╭─ Recorded data

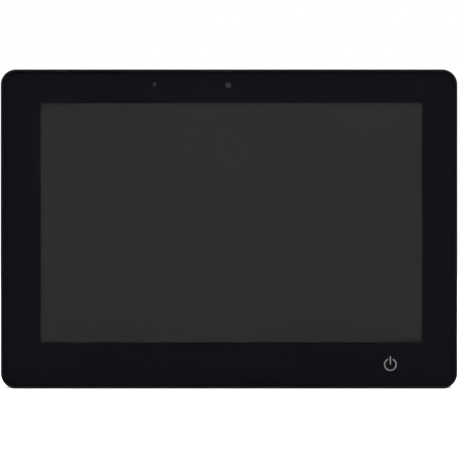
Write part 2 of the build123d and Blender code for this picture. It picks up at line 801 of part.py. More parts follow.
def speaker_frame(x):
    basket = speaker_oval(x, 0, SPEAKER_FRONT, SPEAKER_BACK)
    basket -= speaker_oval(x, BASKET_T, SPEAKER_FRONT + BASKET_T, SPEAKER_BACK + 1)
    return basket - rod(MAGNET_R, 0, DEPTH, x, SPEAKER_Z)


def speaker_magnet(x):
    return rod(MAGNET_R, MAGNET_FRONT, MAGNET_BACK, x, SPEAKER_Z)


def speaker_cone(x):
    sheet = speaker_oval(x, CONE_INSET, CONE_FRONT, CONE_FRONT + CONE_T)
    coil = rod(COIL_R, COIL_FRONT, CONE_FRONT + CONE_T / 2, x, SPEAKER_Z)
    return sheet + coil - rod(COIL_R - COIL_WALL, 0, CONE_FRONT, x, SPEAKER_Z)


def speaker_gasket(x):
    ring = speaker_oval(x, 0, SPEAKER_BACK, COVER_INNER_BACK)
    return ring - speaker_oval(x, GASKET_W, 0, DEPTH)


def both_sides(make):
    """The same piece on the left and on the right."""
    return group([make(-SPEAKER_X), make(SPEAKER_X)])


def speaker_leads():
    front = BOARD_BACK + 1.5
    back = SPEAKER_FRONT - SPEAKER_LEAD_R
    left = [(-84, back, 34), (-76, front, 37), (-66, front, 39), (-63, front, BOARD_LOW + 0.4)]
    right = [(84, back, 34), (76, front, 41), (-56, front, 41), (-60, front, BOARD_LOW + 0.4)]
    return group([wire(left, SPEAKER_LEAD_R, 2.5), wire(right, SPEAKER_LEAD_R, 2.0)])


# ---------------------------------------------------------------- fold-out stand


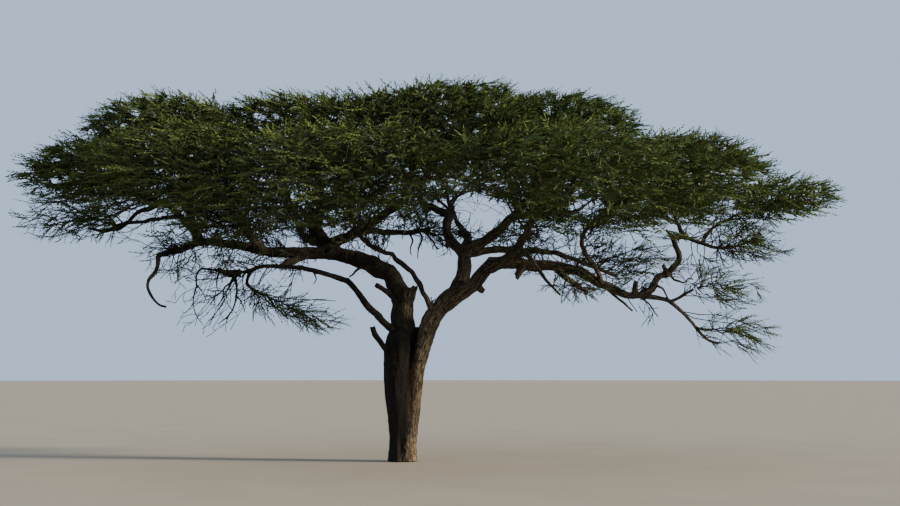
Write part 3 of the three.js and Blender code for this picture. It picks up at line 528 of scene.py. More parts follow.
def limbTube(foot, tip, places, seed, isBroken=True):
    path, run = smoothPath(places, pathStep)
    share = run / run[-1]
    radius = foot + (tip - foot) * share**0.85 + bark["swell"] * foot * np.exp(-run / (2.2 * foot))
    bulge = 1.0
    for height, length, number in bark["bulges"]:
        bulge = bulge + height * lineNoise(run / length, seed + number)
    radius = radius * bulge
    tangent, side, other = framesAlong(path)
    wave = min(0.35, 3.2 * foot)
    sway = bark["wander"] * np.minimum(radius * 2, 0.16) * np.sin(math.pi * np.clip(share, 0, 1)) ** 0.5
    path = path + (side * (sway * lineNoise(run / wave, seed + 9))[:, None]
                   + other * (sway * lineNoise(run / wave, seed + 23))[:, None])
    sides = int(np.clip(2 * math.pi * foot / bark["sideWidth"], 10, 40))
    cos, sin = circle(sides)
    points = path[:, None] + (side[:, None] * cos + other[:, None] * sin) * radius[:, None, None]
    if isBroken:  # a splintered end
        angle = np.linspace(0, 2 * math.pi, sides, endpoint=False)
        jag = radius[-1] * (0.9 * lineNoise(angle * 1.3, seed + 3) + 0.5 * np.cos(angle + seed))
        points[-2:] += tangent[-1] * jag[:, None] * np.array([0.5, 1])[:, None, None]
    ends = np.vstack([path[0], path[-1] + tangent[-1] * (0 if isBroken else 0.35 * radius[-1])])
    return (np.vstack([points.reshape(-1, 3), ends]), ringFaces(len(path), sides, True)), path, run, radius


def addLimb(kind, solid, path, run, radius):
    tubes[kind].append(solid)
    tangent, side, other = framesAlong(path)
    line = {"path": path, "run": run, "radius": radius, "tangent": tangent, "side": side, "other": other,
            "number": 0 * run + len(lines), "mean": 0 * run + radius[::2].mean()}
    lines.append({key: value[::2] for key, value in line.items()})


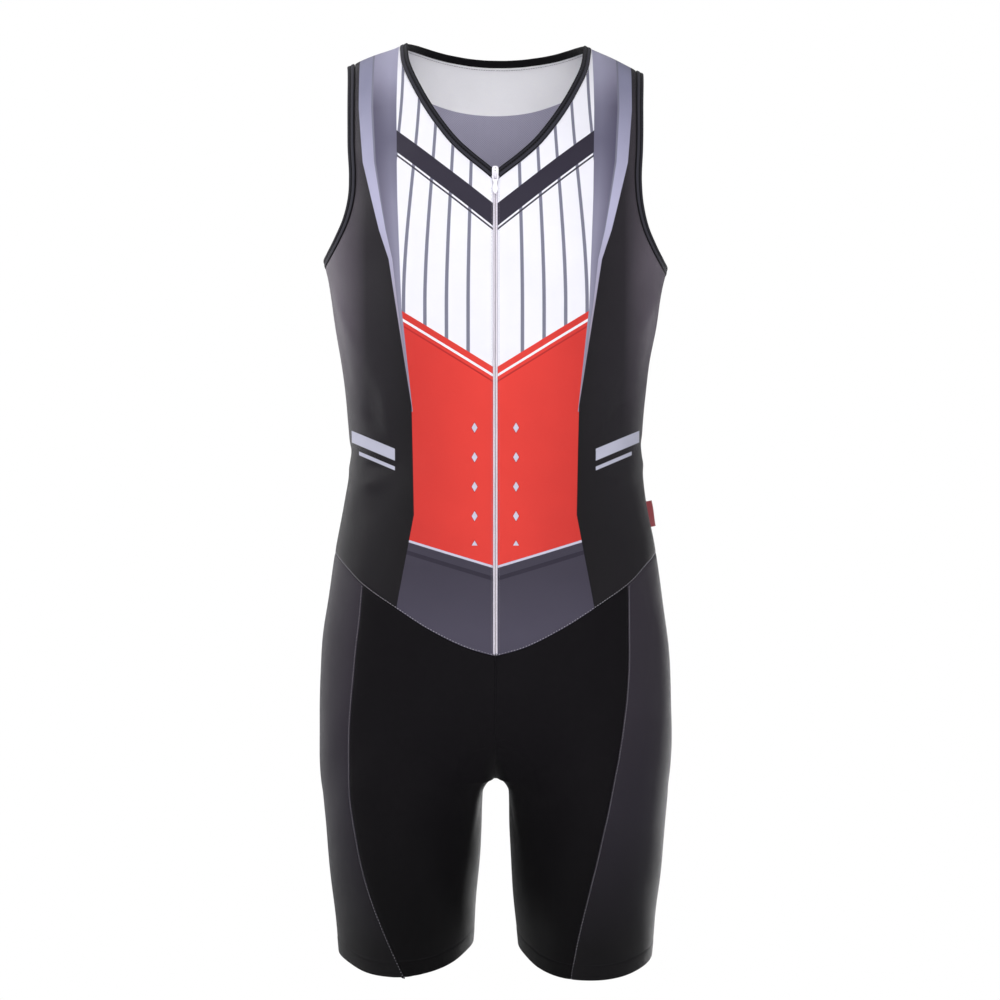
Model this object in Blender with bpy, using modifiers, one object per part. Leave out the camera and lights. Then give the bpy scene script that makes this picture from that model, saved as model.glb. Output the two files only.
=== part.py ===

╰─

> Task: Take the lines from the first line of the records through the line holding "return group([make(-SPEAKER_X), make(SPEAKER_X)])", both included, and please reproduce them exactly with nothing added.

> Response to this task:
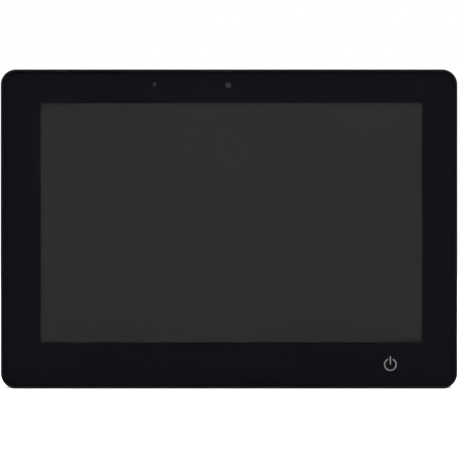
Write part 2 of the build123d and Blender code for this picture. It picks up at line 801 of part.py. More parts follow.
def speaker_frame(x):
    basket = speaker_oval(x, 0, SPEAKER_FRONT, SPEAKER_BACK)
    basket -= speaker_oval(x, BASKET_T, SPEAKER_FRONT + BASKET_T, SPEAKER_BACK + 1)
    return basket - rod(MAGNET_R, 0, DEPTH, x, SPEAKER_Z)


def speaker_magnet(x):
    return rod(MAGNET_R, MAGNET_FRONT, MAGNET_BACK, x, SPEAKER_Z)


def speaker_cone(x):
    sheet = speaker_oval(x, CONE_INSET, CONE_FRONT, CONE_FRONT + CONE_T)
    coil = rod(COIL_R, COIL_FRONT, CONE_FRONT + CONE_T / 2, x, SPEAKER_Z)
    return sheet + coil - rod(COIL_R - COIL_WALL, 0, CONE_FRONT, x, SPEAKER_Z)


def speaker_gasket(x):
    ring = speaker_oval(x, 0, SPEAKER_BACK, COVER_INNER_BACK)
    return ring - speaker_oval(x, GASKET_W, 0, DEPTH)


def both_sides(make):
    """The same piece on the left and on the right."""
    return group([make(-SPEAKER_X), make(SPEAKER_X)])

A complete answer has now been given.